Hong Kong Nears an Abyss
Distinguishing facts from propaganda during two months of pro-democracy protests in Hong Kong is difficult, but important realities now appear clear.
China solemnly agreed to special status for Hong Kong in the 1984 Sino–British Joint Declaration. It promised a “high degree of autonomy,” and declared that democracy, the rule of law, and basic human rights would be maintained under the “one country, two systems” model for 50 years.
Beijing has systematically violated these commitments since the 1997 handover, especially in recent years. Its appointed Hong Kong government has opted not to safeguard its autonomy. This harms the city, including its estimated 300,000 Canadian residents, and the vast amount of investment that now enters China through it in large measure because of the still exemplary legal system.
Beijing’s 2014 White Paper on Hong Kong effectively dismissed the continued applicability of the Joint Declaration. It refused to honor long-promised democratic reforms in 2014–15. Some elected legislators were barred from taking up their office in the partially democratic Legislative Council. Some candidates were barred from running for office. Pro-democracy protesters faced harsh sentences; a political party was banned.
A proposed extradition law from Hong Kong chief executive Carrie Lam would have allowed the removal of persons in transit and political dissidents from the city to mainland China to face an Orwellian system without fair trials or judicial independence, and with widespread torture, forced confessions, televised confessions, and executions.
The bill brought a million Hong Kongers into the streets on June 9. Three days later, protesters at a second demonstration were met with police tear gas, pepper spray, rubber bullets, and batons. Later, Lam announced she would “suspend” the measure, but protesters demanded its complete, unconditional, and permanent withdrawal. A week later, two million persons took to the streets. Lam has since declared the bill “dead,” but her refusal to withdraw it completely has led to more protests.

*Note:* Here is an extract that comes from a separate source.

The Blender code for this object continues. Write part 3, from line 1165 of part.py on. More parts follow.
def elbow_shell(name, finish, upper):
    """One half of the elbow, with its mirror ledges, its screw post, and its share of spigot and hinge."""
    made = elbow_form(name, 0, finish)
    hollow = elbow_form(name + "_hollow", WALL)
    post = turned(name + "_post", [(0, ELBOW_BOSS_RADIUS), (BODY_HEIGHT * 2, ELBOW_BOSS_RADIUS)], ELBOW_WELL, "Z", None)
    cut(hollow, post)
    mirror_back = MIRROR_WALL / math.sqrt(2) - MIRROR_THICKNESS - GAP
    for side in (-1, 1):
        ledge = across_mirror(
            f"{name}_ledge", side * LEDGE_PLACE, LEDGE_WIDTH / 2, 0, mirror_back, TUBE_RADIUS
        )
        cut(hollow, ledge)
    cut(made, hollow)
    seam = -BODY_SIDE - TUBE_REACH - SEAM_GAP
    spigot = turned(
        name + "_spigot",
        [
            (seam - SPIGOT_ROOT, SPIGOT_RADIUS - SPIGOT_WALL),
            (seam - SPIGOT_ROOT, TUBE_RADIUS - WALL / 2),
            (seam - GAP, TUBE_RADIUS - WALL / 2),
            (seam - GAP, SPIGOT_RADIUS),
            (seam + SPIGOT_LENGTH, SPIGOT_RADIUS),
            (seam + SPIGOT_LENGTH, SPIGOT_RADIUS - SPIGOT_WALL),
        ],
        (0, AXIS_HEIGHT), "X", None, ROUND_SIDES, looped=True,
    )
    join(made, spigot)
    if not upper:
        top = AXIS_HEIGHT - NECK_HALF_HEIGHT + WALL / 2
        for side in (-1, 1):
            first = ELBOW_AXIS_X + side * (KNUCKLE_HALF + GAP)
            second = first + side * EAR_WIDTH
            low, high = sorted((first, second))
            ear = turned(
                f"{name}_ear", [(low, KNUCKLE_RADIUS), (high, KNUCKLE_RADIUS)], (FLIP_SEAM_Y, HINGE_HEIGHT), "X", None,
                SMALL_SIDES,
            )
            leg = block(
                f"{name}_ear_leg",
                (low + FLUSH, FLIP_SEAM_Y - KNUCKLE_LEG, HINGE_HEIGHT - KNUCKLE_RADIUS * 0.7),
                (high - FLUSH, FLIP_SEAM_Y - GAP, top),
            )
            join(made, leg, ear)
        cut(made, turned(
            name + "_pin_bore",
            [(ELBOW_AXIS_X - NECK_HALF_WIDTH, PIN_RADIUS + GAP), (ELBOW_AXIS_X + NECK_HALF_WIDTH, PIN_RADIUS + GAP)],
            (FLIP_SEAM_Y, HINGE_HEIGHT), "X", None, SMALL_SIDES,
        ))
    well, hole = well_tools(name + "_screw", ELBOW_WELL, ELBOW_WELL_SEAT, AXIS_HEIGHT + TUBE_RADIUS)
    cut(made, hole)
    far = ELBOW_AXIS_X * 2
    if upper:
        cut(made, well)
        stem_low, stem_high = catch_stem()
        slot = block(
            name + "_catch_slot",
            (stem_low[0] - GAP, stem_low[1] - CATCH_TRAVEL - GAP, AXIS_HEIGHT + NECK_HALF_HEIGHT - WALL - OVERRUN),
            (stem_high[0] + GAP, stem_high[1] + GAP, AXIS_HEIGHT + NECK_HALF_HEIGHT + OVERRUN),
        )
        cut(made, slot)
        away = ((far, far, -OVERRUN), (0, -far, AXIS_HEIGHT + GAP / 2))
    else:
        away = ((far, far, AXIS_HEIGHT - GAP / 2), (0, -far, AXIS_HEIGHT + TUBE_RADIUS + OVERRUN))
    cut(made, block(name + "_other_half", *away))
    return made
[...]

Police brutality and political prosecution together form a toxic mix guaranteed to stir greater protests. The main fuel for the protests that oppose the extradition bill has been ongoing violations of fundamental rights and freedoms by Hong Kong police. Their dangerous and indiscriminate use of deterrents has resulted in serious injuries.
There is also significant evidence that the police have colluded with violent triad gangsters to deter protest and curry favor with China’s People’s Liberation Army garrison in Hong Kong, which wants to crush the democracy movement.

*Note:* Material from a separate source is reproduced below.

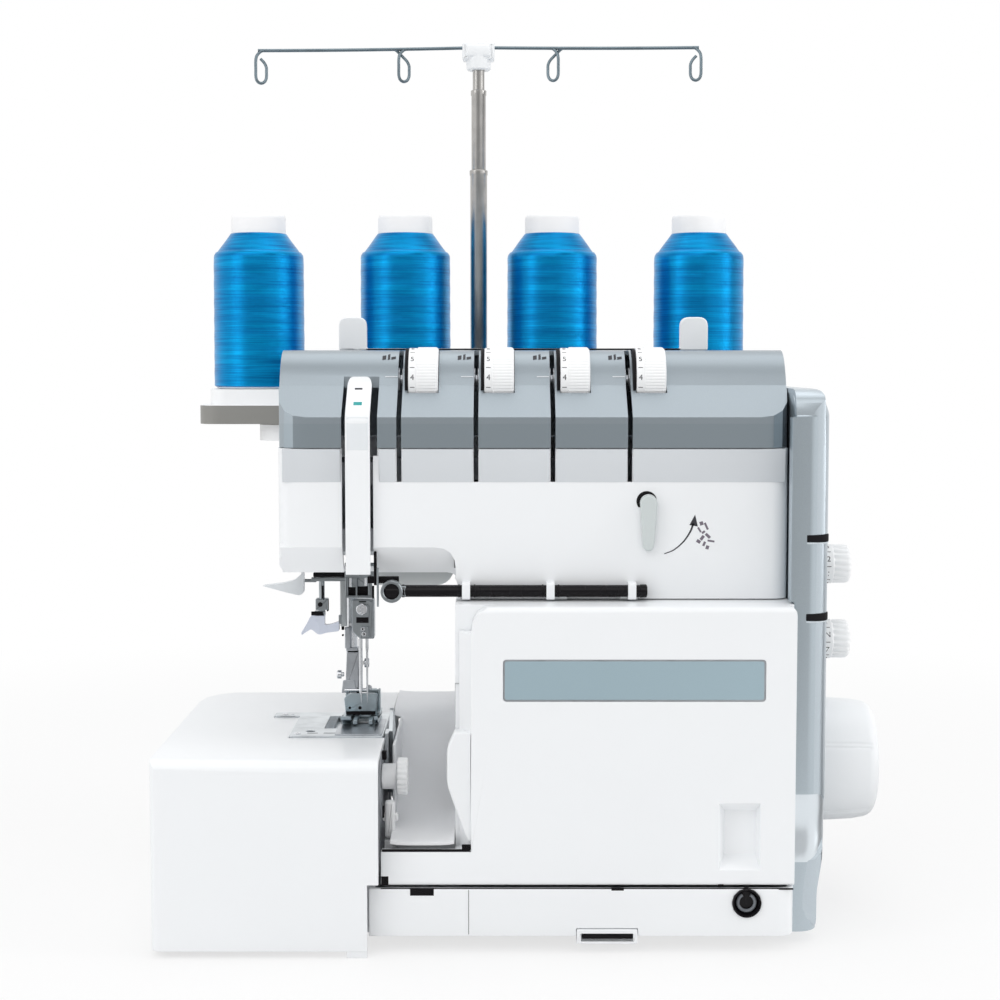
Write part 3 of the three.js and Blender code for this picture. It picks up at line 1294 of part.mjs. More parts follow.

Michelle Bachelet, the U.N. high commissioner for human rights, says that there is “credible evidence” that the police have acted in ways that are “prohibited by international norms and standards,” and has called for a robust independent inquiry.

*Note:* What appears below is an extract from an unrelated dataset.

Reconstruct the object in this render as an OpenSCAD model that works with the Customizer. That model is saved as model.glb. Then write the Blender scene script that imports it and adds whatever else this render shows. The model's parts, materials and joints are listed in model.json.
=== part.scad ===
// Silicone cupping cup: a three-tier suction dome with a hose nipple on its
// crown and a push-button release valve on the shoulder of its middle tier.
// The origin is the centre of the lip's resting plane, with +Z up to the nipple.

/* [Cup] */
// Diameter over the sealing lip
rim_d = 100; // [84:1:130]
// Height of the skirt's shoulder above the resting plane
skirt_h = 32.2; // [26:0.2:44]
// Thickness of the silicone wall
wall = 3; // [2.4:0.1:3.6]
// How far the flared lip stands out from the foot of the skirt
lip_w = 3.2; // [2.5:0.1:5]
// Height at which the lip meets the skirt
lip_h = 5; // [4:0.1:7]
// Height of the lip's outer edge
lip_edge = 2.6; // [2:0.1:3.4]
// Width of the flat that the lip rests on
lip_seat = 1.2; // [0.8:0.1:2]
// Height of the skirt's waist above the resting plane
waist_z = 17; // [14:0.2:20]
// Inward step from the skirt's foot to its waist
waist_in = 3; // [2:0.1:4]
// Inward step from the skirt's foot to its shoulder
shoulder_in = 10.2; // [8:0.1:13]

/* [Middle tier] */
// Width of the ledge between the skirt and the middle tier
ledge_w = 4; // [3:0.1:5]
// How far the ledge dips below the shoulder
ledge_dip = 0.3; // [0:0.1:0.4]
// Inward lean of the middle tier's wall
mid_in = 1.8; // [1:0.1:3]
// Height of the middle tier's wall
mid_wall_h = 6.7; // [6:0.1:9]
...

Protesters recently occupied Hong Kong’s international airport, causing it to shut down. A police officer set upon a peaceful female protester, provoking a near-lynching, as another protester grabbed the officer’s baton and started to beat him with it. The officer drew his gun, but fortunately no one was killed.
With Chinese troops reportedly massing at the border, Chief Executive Lam’s lack of independence from Beijing’s party-state, and the protesters’ fear of losing the little control they now have over their future, the situation is highly volatile. Everything feasible must be attempted to dissuade Beijing from storming Hong Kong.
Much of the world that has independent media appears to be now watching Hong Kong intently. There have been violations of press freedom, as journalists have been targeted. “Rioting” charges are being used against protestors as a deterrent. Injustice, violence, and hatred will only produce more of each. Protesters have won hearts and minds around the world, but such support could be lost quickly if they engage in systematic violence. The widely viewed public apologies from the airport protesters for disrupting travelers was a good first initiative.
Hong Kong’s Lam and other officials must also reflect on their actions that led to the situation. Failure to listen and defend the quest of most residents for democratic institutions in Hong Kong is ultimately responsible. Above all, both sides now need to step back and seek an immediately peaceful way to move toward a serious dialogue about political reform.
David Kilgour, a lawyer by profession, served in Canada’s House of Commons for almost 27 years. In Jean Chretien’s cabinet, he was secretary of state (Africa and Latin America) and secretary of state (Asia-Pacific). He is the author of several books and co-author with David Matas of “Bloody Harvest: The Killing of Falun Gong for Their Organs.”